Back in the 1960’s and 70’s the UFL generated an uproar in mainstream U.S. grand lodges who condemned the organization as clandestine because its members associated with irregular and unrecognized, clandestine Masons. There was an American group of the UFL founded by Harvey Newton Brown, who was also a major force behind bringing awareness to mainstream Masons about Prince Hall Freemasonry. Harvey Brown was a powerful advocate for broaching the artificial divisions of regularity and recognition among the world's Freemasons, so naturally he was treated by many American Masons like he had horns and a forked tail sprouting from his body.
Interestingly, California's own Past Grand Secretary and 2014 PGM, John L. Cooper III (photo) was the last official Secretary for the American wing of the UFL in the 1980s when he was forced by the GL of California to drop out of it.
The U.S group died soon afterwards, but John wrote his own paper about them.
See 'The Universal .League of Freemasons: A Twentieth Century Experiment in Masonic Dialogue.'
Although they were pretty free-wheeling in their makeup, the UFL nevertheless restricted their membership to male Masons for a variety of practical reasons — not the least of which being that they knew accepting female Masons into the group would kill it in the cradle among even the most progressive-minded jurisdictions throughout the 20th century. At their World Congress in Berlin in 1992, the UFL voted to also include female and co-Masons for the first time. But they were already diminishing in popularity.
After the UFL faded, the international research group The Philalethes Society took on this same sort of role in the 1980s and 90s after the UFL disappeared, and they frequently invited "irregular and unrecognized" Masons to participate in their conferences and contribute to its magazine. PSOC presidents and editors Allen E. Roberts and later, Nelson King were both strong advocates of encouraging these types of cooperation, participation, education and understanding. It was this sort of informal Masonic interaction that both promoted Prince Hall recognition and stirred up a major brouhaha in the early 2000s in Minnesota over recognizing multiple French grand lodges.
In truth, the Internet did what the UFL couldn't do by the end of the 20th century. Masons from every jurisdiction — regular, recognized or not — began to communicate through online BBS systems, instant messages, chat rooms and forums, much to the chagrin and frustration of grand masters everywhere.
Those freewheeling years of the CompuServe Masonry Forum and the later PSOC (Philalethes Society) Mailing List did more to advance international communication, understanding and scholarship between mutually unrecognized Masons all over the world than anything in the previous 275 years. Issues like Prince Hall recognition, almost the entire basis for so-called 'traditional observance' and 'European concept' lodges and practices, 'Chambers of Reflection,' and much more that are commonplace topics today would not exist had it not been for those early resources.

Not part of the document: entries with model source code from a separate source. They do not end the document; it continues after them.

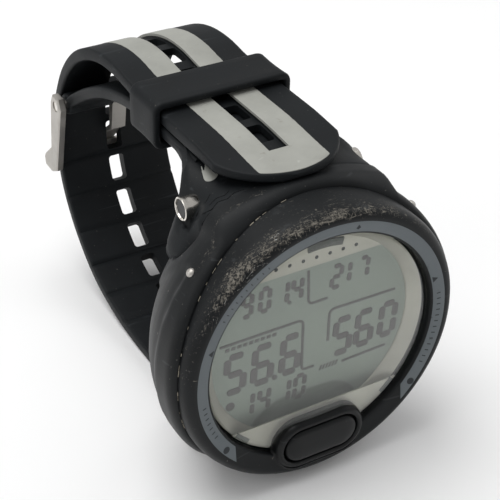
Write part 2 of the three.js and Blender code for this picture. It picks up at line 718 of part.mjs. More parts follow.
function buckleFrame() {
  const profile = [
    v2(BAR_Y + 2.4, BAR_Z + 1.6),
    v2(BAR_Y + 2.4, BAR_Z - 1.6),
    v2(BAR_Y + 0.4, BAR_Z - 2.6),
    v2(2, BAR_Z - 4.1),
    v2(CROSS_Y + 2.4, CROSS_Z - 0.6),
    v2(CROSS_Y + 1.4, CROSS_Z - 1.1),
    v2(CROSS_Y - 0.8, CROSS_Z - 0.6),
    v2(CROSS_Y - 1, CROSS_Z + 3),
    v2(CROSS_Y + 0.6, CROSS_Z + 6),
    v2(BAR_Y, BAR_Z + 2.6),
  ];
  const arms = [spread(profile, ARM_IN, ARM_OUT, 0.3), spread(profile, -ARM_OUT, -ARM_IN, 0.3)];
  const cross = spread([
    v2(CROSS_Y + 2.2, CROSS_Z + 0.4),
    v2(CROSS_Y + 2.2, CROSS_Z - 0.5),
    v2(CROSS_Y + 1.4, CROSS_Z - 1),
    v2(CROSS_Y - 0.6, CROSS_Z - 0.5),
    v2(CROSS_Y - 0.8, CROSS_Z + 0.7),
  ], -ARM_OUT + 0.5, ARM_OUT - 0.5);
  return cut(join(...arms, cross), rod(BAR_R + FIT, -30, 30, BAR_Y, BAR_Z));
}

const buckleBar = () => rod(BAR_R, -ARM_OUT + 0.2, ARM_OUT - 0.2, BAR_Y, BAR_Z);

function buckleTongue() {
  const half = 1.8;
  const eye = rod(2.3, -half, half, BAR_Y, BAR_Z, 24);
  const arm = spread([
    v2(BAR_Y - 0.6, BAR_Z - 2.2),
    v2(BUCKLE_HOLE_Y + 4, BAR_Z - 2.8),
    v2(BUCKLE_HOLE_Y - 0.6, CROSS_Z - 0.6),
    v2(CROSS_Y + 1, CROSS_Z - 2.6),
    v2(CROSS_Y - 1.8, CROSS_Z - 2.6),
    v2(CROSS_Y - 2.4, CROSS_Z - 1.6),
    v2(CROSS_Y + 1.2, CROSS_Z - 1.5),
    v2(BUCKLE_HOLE_Y + 1.2, BAR_Z - 4.6),
    v2(BUCKLE_HOLE_Y + 3.2, BAR_Z - 1.6),
    v2(BAR_Y - 1.6, BAR_Z - 0.2),
  ].reverse(), -half, half);
  return cut(join(eye, arm), rod(BAR_R + FIT, -30, 30, BAR_Y, BAR_Z));
}

// ---- assembly ----

const pieces = [
  part("case_body", caseBody(), blackPlastic),
  part("water_contact_left", waterContact(180 - STUD_ANGLE), steel),
  part("water_contact_right", waterContact(STUD_ANGLE), steel),
  part("bezel", bezel(), blackPlastic),
  part("bezel_inlay", bezelInlay(), greyPrint),
  part("lens", lens(), glassClear),
  part("lens_gasket", lensGasket(), blackRubber),
  part("display_mask", displayMask(), silver),
  part("lcd_panel", lcdPanel(), lcdGlass),
  part("backlight", backlight(), whitePlastic),
  part("elastomer_strip", elastomerStrip(), blackRubber),
  part("chassis", chassis(), whitePlastic),
  part("circuit_board", circuitBoard(), boardGreen),
  part("processor_chip", processorChip(), blackPlastic),
  part("memory_chip", memoryChip(), blackPlastic),
  part("buzzer", buzzer(), brass),
  part("pressure_sensor", pressureSensor(), steel),
  part("coin_cell", coinCell(), steel),
  part("contact_minus", contactMinus(), brass),
  part("contact_plus", contactPlus(), brass),
  part("case_back", caseBack(), blackPlastic),
  part("case_back_gasket", caseBackGasket(), blackRubber),
  ...backScrewPlaces().map((place, i) => part("case_back_screw_" + (i + 1), caseBackScrew(place), steel)),
  part("battery_cap", batteryCap(), blackPlastic),
  part("battery_cap_seal", batteryCapSeal(), blackRubber),
  part("button_cap", buttonCap(), blackRubber),
  part("button_stem", buttonStem(), steel),
  part("button_seal", buttonSeal(), blackRubber),
  part("mode_switch", modeSwitch(), blackPlastic),
  part("strap_pin_top", strapPin(1), steel),
  part("strap_pin_bottom", strapPin(-1), steel),
  part("strap_short", strapShort(), blackRubber),
  part("strap_short_stripe_left", shortStripe(-1, 0), greyRubber),
  part("strap_short_stripe_right", shortStripe(1, 0), greyRubber),
  part("strap_long", strapLong(), blackRubber),
  part("strap_long_stripes", strapLongInlay(), greyRubber),
  part("keeper", keeper(), blackRubber),
  part("buckle_frame", buckleFrame(), steel),
  part("buckle_bar", buckleBar(), steel),
  part("buckle_tongue", buckleTongue(), steel),
];

// Stood up on its 6 o'clock side, with the middle of its footprint over the origin.
const LOWEST_Y = -32.6;
const FRONT_Z = 1.7;
const REAR_Z = -99.7;
const dial = new THREE.Group();
dial.rotation.x = Math.PI / 2;
dial.position.set(0, (FRONT_Z + REAR_Z) / 2, -LOWEST_Y);
for (const piece of pieces) dial.add(piece);

const object = new THREE.Group();
object.name = "dive_computer";
object.add(dial);

export default object;
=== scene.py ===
"""Finer pieces, materials, light and camera for a wrist dive computer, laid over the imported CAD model."""
import bisect
import random
import bmesh
from math import acos, asin, atan2, cos, degrees, exp, hypot, pi, radians, sin, sqrt
import bpy
from mathutils import Matrix, Vector


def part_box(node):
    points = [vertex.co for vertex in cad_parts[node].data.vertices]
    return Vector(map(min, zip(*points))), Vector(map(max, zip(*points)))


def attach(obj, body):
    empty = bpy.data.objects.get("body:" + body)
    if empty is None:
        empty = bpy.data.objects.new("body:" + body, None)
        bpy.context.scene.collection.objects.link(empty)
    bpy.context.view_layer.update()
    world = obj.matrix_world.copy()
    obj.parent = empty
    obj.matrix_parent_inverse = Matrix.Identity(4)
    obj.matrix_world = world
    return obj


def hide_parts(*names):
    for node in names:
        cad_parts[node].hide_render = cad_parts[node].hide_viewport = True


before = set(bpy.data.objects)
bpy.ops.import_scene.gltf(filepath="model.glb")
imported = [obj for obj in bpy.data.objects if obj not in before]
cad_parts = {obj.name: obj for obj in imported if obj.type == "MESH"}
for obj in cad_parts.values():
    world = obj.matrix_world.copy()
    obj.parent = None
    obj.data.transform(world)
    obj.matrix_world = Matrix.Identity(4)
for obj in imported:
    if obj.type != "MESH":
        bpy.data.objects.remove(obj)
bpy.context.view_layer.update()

# ---- the dial's own frame, in millimetres: x to 3 o'clock, y to 12 o'clock, z out of the display ----
MM = 0.001
CAP_TOP = 1.7  # height of the button cap above the dial's zero
cell_lo, cell_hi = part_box("coin_cell")  # the cell lies on the dial's axis
ORIGIN = Vector(((cell_lo.x + cell_hi.x) / 2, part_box("button_cap")[0].y + CAP_TOP * MM, (cell_lo.z + cell_hi.z) / 2))


def D(x, y, z):
    return ORIGIN + Vector((x * MM, -z * MM, y * MM))


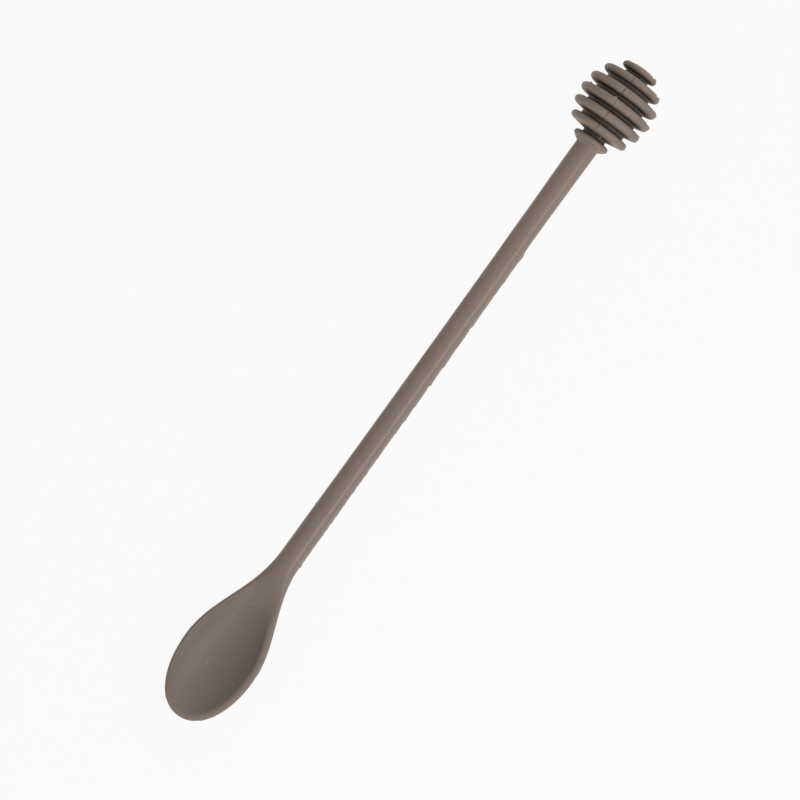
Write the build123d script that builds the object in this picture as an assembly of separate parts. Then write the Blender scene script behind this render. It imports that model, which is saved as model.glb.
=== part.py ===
from build123d import *
from math import cos, hypot, pi, radians, sin, tan
import os

# A silicone honey dipper with a small spoon at its other end, moulded over a steel core.
# Millimetres. The handle lies along X with the dipper head towards +X, and +Z is up, the
# way the spoon opens. The origin is under the middle, at the height of the lowest point.
# The silicone is modelled as three solids that meet face to face: head, handle and spoon.

# Overall size
overall_length = 250.0

# Dipper head: rings and the grooves between them, counted from the handle outwards
head_radius = 12.7
ring_pitch = 4.43
ring_step_shares = (0.955, 1.0, 1.0, 1.0, 1.0, 0.93)
ring_radius_shares = (0.49, 0.81, 0.955, 1.0, 0.96, 0.805, 0.485)
ring_nose_shares = (0.215, 0.255, 0.28, 0.28, 0.275, 0.255, 0.225)
groove_radius_shares = (0.323, 0.614, 0.693, 0.693, 0.614, 0.323)
ring_flank_taper = radians(10)
groove_floor_fillet = 0.3
groove_fillet_share = 0.45
collar_flare_angle = radians(55)
collar_foot_fillet = 0.5
collar_foot_land = 0.5
end_dome_height = 2.2

# Handle: round and slightly waisted
handle_head_radius = 3.83
handle_waist_radius = 3.63
neck_radius = 3.8
neck_taper_length = 39.0
head_taper_length = 30.0

# Spoon: an egg-shaped bowl that runs back into the round neck. A reach is a distance
# from the spoon's tip towards the head.
spoon_length = 63.0
bowl_half_width = 13.05
widest_reach = 22.5
bowl_depth = 7.4
deepest_reach = 24.0
lip_width = 2.2
lip_height = 1.1
lip_fillet_share = 0.45
floor_thickness = 2.1
hollow_lift = 0.8
hollow_end_reach = 50.5
scarf_start_reach = 38.0
scarf_end_reach = 68.0
scarf_rise = 5.1
plan_front_power = 2.15
plan_rear_power = 1.2
keel_front_power = 2.2
hollow_end_power = 5
hollow_ramp_power = 0.75
front_station_angles = (8, 16, 26, 38, 52, 70, 90)
hull_station_shares = (0.15, 0.3, 0.45, 0.6, 0.75, 0.88, 1.0)
hollow_station_shares = (0.12, 0.25, 0.4, 0.55, 0.7, 0.82, 0.91, 0.97)
scarf_station_shares = (0.0, 0.25, 0.5, 0.75, 1.0)
rim_probe_shares = (0.1, 0.3, 0.7, 0.9)

# Steel core rod, moulded into the handle
rod_radius = 2.0
rod_depth_in_head = 22.0
rod_depth_in_spoon = 12.0
rod_end_chamfer = 0.4
key_groove_depth = 0.35
key_groove_width = 1.2
key_groove_count = 3
key_groove_pitch = 4.0
key_groove_end_land = 2.0

# Steel strip that stiffens the bowl's floor, with its tang in a slot in the rod's end
stiffener_thickness = 0.6
stiffener_half_width = 3.5
stiffener_tip_reach = 9.0
stiffener_ramp_power = 0.8
stiffener_corner_radius = 1.2
stiffener_tip_flat = 0.1
stiffener_front_shares = (0.0, 0.33, 0.66)
stiffener_ramp_shares = (0.0, 0.2, 0.4, 0.6, 0.8, 1.0)
tang_depth_in_rod = 8.0
tang_free_length = 10.0
tang_level_length = 1.0
tang_edge_inset = 0.06
tang_end_gap = 0.3
tang_fit = 0.03
key_hole_radius = 1.1
key_hole_count = 4
key_hole_pitch = 6.5
key_hole_tip_land = 5.0

# Silicone lies on the steel with this small gap all round
bond_clearance = 0.02

# One overrun for all cuts
overrun = 2.0

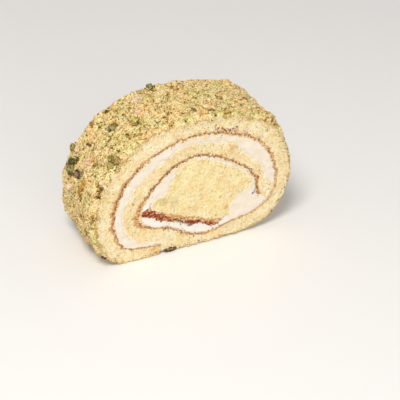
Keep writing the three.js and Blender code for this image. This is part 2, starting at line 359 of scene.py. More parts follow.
# ---- Colours and materials ----
def hexed(code):
    """An sRGB hex colour as linear red, green, blue and alpha."""
    parts = [int(code[i:i + 2], 16) / 255 for i in (1, 3, 5)]
    return [p / 12.92 if p <= 0.04045 else ((p + 0.055) / 1.055) ** 2.4 for p in parts] + [1.0]


def add(tree, kind, links=None, stops=None, **settings):
    """Adds a node with its settings; links gives its sockets values or other nodes' outputs."""
    made = tree.nodes.new(kind)
    for name, value in settings.items():
        setattr(made, name, value)
    for socket, value in (links or {}).items():
        if isinstance(value, bpy.types.NodeSocket):
            tree.links.new(value, made.inputs[socket])
        else:
            made.inputs[socket].default_value = value
    for i, (place, code) in enumerate(stops or []):
        element = made.color_ramp.elements[i] if i < 2 else made.color_ramp.elements.new(place)
        element.position = place
        element.color = hexed(code)
    return made


def new_material(name):
    made = bpy.data.materials.new(name)
    made.use_nodes = True
    made.node_tree.nodes.clear()
    return made, made.node_tree


def ramp(tree, factor, *stops):
    return add(tree, "ShaderNodeValToRGB", {"Fac": factor}, stops).outputs["Color"]


def value_of(tree, name):
    """A value stored on the mesh's points."""
    return add(tree, "ShaderNodeAttribute", attribute_name=name).outputs["Fac"]


def mixed(tree, factor, a, b, blend="MIX"):
    made = add(tree, "ShaderNodeMix", data_type="RGBA", blend_type=blend)
    for socket, value in zip((made.inputs[0], made.inputs[6], made.inputs[7]), (factor, a, b)):
        if isinstance(value, bpy.types.NodeSocket):
            tree.links.new(value, socket)
        else:
            socket.default_value = value
    return made.outputs[2]


def object_noise(tree, size, detail=3.0, roughness=0.6):
    """Noise whose blotches are about size millimetres across."""
    place = add(tree, "ShaderNodeTexCoord").outputs["Object"]
    return add(tree, "ShaderNodeTexNoise", {
        "Vector": place, "Scale": 1 / (size * MM), "Detail": detail, "Roughness": roughness,
    }).outputs["Fac"]


def grain_by_grain(tree, name, size=0.8):
    """A stored value that takes over in grains instead of fading evenly."""
    share = add(tree, "ShaderNodeMath", {0: value_of(tree, name), 1: object_noise(tree, size, 3, 0.7)},
                operation="ADD").outputs[0]
    return add(tree, "ShaderNodeMapRange", {"Value": share, "From Min": 0.72, "From Max": 0.92}).outputs[0]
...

If you believe Internet websites, the Universal League of Freemasons still hangs on today. Last updated in 2011, there appear to be groups in Switzerland, Germany, Italy and Canada.
Meanwhile, Denis LeFabvre's paper in Ritual, Secrecy and Civil Society is a fascinating snapshot of these early UFL Masons who gallantly – albeit naively – attempted to use their fraternalism to achieve what politics, religion and traditional avenues of diplomacy could not. And it helps to explain some of the differing attitudes about Freemasonry's role in society between what we in the U.S. and the wider "regular, recognized" Masonic world practice, versus the very politically- and policy-minded attitudes in unrecognized obediences like the Grand Orient de France that developed in Europe. Those differences in philosophies about Freemasonry's proper role in the world and society didn't grow out of a vacuum, and this paper goes a long way in putting that into its proper perspective.
As I said, John Cooper's paper on the ULF is also well worth reading. He poignantly ended it with a quotation from Socrates to Meno in about 400 B.C., that appeared in the December, 1972, issue of the U.S. Group of the ULF's Newsletter, La Heroldo:
“That we shall be better and braver and less helpless if we think that we ought to enquire, than we should have been if we indulged in the idle fancy that there was no knowing and no use in seeking to know what we do not know; that is a theme upon which I am ready to fight, in word and deed, to the utmost of my power.”